WHAT IS BEING ASKED:
Go through the records and extract every line with the word "pose".

Records that describe objects:
########################################
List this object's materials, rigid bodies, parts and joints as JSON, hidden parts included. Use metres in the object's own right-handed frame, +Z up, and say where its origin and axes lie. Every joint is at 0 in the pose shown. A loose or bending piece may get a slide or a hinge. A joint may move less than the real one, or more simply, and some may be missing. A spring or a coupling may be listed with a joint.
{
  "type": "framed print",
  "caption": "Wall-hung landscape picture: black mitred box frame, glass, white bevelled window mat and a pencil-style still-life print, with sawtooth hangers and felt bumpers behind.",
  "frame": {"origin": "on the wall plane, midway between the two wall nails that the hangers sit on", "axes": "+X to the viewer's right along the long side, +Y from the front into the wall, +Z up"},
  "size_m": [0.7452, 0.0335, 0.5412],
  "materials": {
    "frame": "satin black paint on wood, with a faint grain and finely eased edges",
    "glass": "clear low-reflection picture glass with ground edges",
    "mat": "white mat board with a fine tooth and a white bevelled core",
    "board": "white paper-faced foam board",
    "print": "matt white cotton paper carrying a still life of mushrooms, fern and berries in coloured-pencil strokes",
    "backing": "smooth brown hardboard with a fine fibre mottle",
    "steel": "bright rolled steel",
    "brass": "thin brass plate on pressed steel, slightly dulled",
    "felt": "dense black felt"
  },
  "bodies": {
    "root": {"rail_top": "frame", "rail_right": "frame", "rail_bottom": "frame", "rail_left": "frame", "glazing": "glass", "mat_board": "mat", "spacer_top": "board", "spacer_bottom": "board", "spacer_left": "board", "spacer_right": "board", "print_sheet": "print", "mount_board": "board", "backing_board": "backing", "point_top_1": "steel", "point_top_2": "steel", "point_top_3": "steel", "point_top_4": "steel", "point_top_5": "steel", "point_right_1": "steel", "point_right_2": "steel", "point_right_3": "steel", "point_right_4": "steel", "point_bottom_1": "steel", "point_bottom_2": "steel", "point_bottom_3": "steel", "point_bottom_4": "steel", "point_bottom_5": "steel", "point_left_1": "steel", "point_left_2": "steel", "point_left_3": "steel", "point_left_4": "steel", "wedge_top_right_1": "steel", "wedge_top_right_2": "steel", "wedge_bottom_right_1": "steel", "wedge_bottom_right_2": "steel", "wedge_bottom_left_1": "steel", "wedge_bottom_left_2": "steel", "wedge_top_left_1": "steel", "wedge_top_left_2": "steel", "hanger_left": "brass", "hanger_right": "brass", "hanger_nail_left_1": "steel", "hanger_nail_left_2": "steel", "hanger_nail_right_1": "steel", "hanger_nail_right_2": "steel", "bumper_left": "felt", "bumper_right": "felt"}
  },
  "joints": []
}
########################################
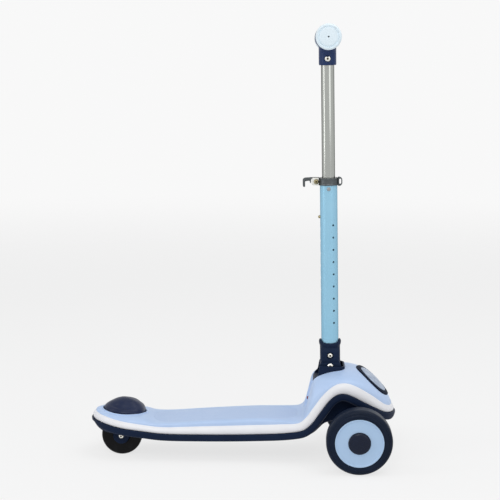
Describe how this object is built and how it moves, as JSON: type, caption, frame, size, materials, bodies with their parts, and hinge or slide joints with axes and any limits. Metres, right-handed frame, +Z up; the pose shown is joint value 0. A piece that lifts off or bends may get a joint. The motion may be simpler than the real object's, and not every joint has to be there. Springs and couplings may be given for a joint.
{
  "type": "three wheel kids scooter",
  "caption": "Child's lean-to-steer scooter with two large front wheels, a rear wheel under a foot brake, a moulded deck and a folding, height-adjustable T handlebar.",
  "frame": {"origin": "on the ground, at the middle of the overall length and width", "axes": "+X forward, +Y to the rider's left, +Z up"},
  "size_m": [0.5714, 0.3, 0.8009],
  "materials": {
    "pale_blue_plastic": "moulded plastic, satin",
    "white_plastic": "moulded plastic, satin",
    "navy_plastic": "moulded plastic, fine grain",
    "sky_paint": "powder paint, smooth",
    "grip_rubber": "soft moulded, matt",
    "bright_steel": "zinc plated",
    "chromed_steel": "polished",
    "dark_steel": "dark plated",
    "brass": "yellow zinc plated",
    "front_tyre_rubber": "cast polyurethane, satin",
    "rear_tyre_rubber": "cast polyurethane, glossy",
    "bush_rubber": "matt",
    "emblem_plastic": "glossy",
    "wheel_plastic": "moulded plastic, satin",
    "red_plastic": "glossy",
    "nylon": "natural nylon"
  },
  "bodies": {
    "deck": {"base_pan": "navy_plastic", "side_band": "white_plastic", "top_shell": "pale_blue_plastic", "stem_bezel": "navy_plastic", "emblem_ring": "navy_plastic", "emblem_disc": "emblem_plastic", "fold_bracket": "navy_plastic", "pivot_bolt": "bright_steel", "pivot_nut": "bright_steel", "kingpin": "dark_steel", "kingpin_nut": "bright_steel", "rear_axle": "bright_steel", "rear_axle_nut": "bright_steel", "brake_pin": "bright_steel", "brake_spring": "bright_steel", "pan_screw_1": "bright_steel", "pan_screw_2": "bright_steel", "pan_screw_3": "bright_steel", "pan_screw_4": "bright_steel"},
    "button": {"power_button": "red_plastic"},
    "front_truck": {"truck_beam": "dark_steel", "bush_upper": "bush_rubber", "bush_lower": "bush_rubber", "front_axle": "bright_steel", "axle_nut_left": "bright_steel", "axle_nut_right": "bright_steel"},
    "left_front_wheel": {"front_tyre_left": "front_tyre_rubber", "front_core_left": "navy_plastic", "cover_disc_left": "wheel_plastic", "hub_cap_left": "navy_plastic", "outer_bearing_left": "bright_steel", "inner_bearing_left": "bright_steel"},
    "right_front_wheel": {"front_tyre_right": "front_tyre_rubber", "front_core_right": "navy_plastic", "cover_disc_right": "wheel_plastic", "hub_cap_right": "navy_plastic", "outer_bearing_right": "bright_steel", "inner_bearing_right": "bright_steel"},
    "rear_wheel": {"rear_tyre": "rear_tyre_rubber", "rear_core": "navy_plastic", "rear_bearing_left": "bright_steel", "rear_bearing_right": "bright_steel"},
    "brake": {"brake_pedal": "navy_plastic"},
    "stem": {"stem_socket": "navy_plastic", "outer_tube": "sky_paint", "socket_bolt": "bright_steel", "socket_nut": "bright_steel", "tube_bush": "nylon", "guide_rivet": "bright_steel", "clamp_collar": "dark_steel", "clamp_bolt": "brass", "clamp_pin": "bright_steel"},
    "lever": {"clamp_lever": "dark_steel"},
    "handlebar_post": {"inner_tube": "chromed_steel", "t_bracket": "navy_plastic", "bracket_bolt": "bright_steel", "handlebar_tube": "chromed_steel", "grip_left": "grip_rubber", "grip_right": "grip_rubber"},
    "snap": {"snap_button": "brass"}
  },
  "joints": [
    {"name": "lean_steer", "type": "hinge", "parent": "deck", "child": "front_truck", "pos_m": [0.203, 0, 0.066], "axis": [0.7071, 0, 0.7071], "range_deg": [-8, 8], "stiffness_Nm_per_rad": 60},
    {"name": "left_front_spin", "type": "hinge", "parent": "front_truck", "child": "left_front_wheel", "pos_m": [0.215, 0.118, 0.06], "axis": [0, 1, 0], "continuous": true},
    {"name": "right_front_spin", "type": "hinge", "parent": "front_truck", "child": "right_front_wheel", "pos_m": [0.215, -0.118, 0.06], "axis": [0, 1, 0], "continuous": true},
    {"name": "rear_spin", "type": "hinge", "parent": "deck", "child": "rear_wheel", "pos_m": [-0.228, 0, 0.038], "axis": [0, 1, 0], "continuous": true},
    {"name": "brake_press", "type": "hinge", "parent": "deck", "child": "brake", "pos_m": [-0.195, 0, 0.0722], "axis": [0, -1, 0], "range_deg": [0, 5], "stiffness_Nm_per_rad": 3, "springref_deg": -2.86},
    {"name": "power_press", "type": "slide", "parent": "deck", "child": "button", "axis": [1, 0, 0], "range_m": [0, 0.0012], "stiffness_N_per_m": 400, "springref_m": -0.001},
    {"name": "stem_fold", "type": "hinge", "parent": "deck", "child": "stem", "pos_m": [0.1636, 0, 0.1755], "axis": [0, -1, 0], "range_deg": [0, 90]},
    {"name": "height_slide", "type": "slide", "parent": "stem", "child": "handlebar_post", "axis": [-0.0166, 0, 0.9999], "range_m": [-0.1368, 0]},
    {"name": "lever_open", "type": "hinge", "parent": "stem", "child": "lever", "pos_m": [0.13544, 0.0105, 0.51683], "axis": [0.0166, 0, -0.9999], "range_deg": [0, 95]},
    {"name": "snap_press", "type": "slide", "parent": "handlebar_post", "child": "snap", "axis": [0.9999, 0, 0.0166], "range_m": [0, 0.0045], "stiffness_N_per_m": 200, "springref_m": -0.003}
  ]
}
########################################
TASK ANSWER:
List this object's materials, rigid bodies, parts and joints as JSON, hidden parts included. Use metres in the object's own right-handed frame, +Z up, and say where its origin and axes lie. Every joint is at 0 in the pose shown. A loose or bending piece may get a slide or a hinge. A joint may move less than the real one, or more simply, and some may be missing. A spring or a coupling may be listed with a joint.
Describe how this object is built and how it moves, as JSON: type, caption, frame, size, materials, bodies with their parts, and hinge or slide joints with axes and any limits. Metres, right-handed frame, +Z up; the pose shown is joint value 0. A piece that lifts off or bends may get a joint. The motion may be simpler than the real object's, and not every joint has to be there. Springs and couplings may be given for a joint.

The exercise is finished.